=== Required task ===
Please repeat, exactly and with nothing added, the lines running from the line that contains "choke_lever();" to the line that contains "zip(*points))), Vector(map(max, zip(*points)))", both lines included.

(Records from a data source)

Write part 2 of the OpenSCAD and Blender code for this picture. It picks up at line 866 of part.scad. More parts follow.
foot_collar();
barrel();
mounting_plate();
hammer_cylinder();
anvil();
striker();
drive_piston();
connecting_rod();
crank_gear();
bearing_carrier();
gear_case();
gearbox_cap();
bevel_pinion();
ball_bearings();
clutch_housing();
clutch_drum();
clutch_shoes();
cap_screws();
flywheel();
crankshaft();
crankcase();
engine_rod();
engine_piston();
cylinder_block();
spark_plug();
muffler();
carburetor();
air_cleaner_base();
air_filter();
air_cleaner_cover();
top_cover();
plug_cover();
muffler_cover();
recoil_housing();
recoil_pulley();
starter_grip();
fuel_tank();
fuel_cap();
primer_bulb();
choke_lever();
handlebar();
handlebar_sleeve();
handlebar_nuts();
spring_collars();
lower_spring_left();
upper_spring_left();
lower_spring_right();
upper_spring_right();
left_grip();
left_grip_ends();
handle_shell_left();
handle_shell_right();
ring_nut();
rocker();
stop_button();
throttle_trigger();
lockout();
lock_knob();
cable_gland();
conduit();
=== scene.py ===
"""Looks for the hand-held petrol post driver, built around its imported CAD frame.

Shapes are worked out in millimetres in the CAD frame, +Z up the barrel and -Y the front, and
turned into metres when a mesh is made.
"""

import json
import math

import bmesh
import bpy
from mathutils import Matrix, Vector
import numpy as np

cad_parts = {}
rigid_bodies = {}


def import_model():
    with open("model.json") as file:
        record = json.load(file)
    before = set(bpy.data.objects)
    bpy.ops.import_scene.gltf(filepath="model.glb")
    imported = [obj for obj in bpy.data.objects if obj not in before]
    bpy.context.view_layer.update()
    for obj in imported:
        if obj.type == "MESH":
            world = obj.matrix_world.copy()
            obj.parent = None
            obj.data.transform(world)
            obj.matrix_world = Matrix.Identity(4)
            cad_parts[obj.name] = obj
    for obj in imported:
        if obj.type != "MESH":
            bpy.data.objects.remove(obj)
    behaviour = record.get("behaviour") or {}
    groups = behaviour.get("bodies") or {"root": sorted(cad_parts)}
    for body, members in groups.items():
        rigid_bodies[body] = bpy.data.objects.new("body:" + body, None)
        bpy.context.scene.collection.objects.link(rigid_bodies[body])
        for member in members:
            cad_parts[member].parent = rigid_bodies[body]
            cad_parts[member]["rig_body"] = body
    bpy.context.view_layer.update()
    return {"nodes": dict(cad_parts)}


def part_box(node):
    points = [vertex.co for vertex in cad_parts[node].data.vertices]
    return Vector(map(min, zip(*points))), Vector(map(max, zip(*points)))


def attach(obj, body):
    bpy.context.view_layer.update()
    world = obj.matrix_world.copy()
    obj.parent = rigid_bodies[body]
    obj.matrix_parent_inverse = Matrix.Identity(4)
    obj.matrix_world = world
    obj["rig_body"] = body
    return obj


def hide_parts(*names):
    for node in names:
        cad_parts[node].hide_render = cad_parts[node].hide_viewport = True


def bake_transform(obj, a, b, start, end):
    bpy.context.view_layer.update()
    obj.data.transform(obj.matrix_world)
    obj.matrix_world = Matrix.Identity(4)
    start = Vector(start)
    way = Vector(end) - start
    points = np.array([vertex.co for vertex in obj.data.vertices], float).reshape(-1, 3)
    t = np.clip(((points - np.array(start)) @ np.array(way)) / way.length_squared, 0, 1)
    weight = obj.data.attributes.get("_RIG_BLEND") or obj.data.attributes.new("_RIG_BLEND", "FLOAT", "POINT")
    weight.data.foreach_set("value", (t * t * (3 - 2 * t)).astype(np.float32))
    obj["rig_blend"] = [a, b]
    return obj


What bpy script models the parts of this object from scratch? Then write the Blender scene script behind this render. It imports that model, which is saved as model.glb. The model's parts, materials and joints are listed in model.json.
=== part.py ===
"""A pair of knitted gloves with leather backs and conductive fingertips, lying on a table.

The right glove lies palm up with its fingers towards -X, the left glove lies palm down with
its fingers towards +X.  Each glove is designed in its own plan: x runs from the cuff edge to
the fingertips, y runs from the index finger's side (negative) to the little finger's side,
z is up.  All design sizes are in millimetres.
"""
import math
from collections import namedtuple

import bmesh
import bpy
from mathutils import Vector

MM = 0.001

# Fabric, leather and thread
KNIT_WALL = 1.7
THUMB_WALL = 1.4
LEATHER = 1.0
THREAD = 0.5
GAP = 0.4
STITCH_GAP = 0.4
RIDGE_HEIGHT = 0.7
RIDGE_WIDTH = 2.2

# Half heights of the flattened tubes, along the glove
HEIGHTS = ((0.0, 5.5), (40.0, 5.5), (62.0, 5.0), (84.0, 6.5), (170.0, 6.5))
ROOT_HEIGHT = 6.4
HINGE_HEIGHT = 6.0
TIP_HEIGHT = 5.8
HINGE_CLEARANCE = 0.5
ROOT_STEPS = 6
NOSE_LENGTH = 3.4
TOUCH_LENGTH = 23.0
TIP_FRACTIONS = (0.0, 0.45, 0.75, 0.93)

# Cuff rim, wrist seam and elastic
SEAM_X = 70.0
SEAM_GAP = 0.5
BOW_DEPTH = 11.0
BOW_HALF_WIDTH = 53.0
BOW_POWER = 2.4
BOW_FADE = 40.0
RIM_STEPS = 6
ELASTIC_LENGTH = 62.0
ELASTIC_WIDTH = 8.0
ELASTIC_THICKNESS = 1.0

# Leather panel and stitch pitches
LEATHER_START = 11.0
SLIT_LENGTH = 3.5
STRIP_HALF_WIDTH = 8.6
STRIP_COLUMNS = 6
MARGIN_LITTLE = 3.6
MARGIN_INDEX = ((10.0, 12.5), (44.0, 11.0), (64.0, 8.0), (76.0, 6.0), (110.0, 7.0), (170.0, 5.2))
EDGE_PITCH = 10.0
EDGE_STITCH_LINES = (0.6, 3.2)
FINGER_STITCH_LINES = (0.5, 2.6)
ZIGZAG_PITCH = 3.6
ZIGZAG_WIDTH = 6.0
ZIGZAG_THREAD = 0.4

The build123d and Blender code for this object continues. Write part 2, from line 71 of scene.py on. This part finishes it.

=== Solution for this problem ===
choke_lever();
handlebar();
handlebar_sleeve();
handlebar_nuts();
spring_collars();
lower_spring_left();
upper_spring_left();
lower_spring_right();
upper_spring_right();
left_grip();
left_grip_ends();
handle_shell_left();
handle_shell_right();
ring_nut();
rocker();
stop_button();
throttle_trigger();
lockout();
lock_knob();
cable_gland();
conduit();
=== scene.py ===
"""Looks for the hand-held petrol post driver, built around its imported CAD frame.

Shapes are worked out in millimetres in the CAD frame, +Z up the barrel and -Y the front, and
turned into metres when a mesh is made.
"""

import json
import math

import bmesh
import bpy
from mathutils import Matrix, Vector
import numpy as np

cad_parts = {}
rigid_bodies = {}


def import_model():
    with open("model.json") as file:
        record = json.load(file)
    before = set(bpy.data.objects)
    bpy.ops.import_scene.gltf(filepath="model.glb")
    imported = [obj for obj in bpy.data.objects if obj not in before]
    bpy.context.view_layer.update()
    for obj in imported:
        if obj.type == "MESH":
            world = obj.matrix_world.copy()
            obj.parent = None
            obj.data.transform(world)
            obj.matrix_world = Matrix.Identity(4)
            cad_parts[obj.name] = obj
    for obj in imported:
        if obj.type != "MESH":
            bpy.data.objects.remove(obj)
    behaviour = record.get("behaviour") or {}
    groups = behaviour.get("bodies") or {"root": sorted(cad_parts)}
    for body, members in groups.items():
        rigid_bodies[body] = bpy.data.objects.new("body:" + body, None)
        bpy.context.scene.collection.objects.link(rigid_bodies[body])
        for member in members:
            cad_parts[member].parent = rigid_bodies[body]
            cad_parts[member]["rig_body"] = body
    bpy.context.view_layer.update()
    return {"nodes": dict(cad_parts)}


def part_box(node):
    points = [vertex.co for vertex in cad_parts[node].data.vertices]
    return Vector(map(min, zip(*points))), Vector(map(max, zip(*points)))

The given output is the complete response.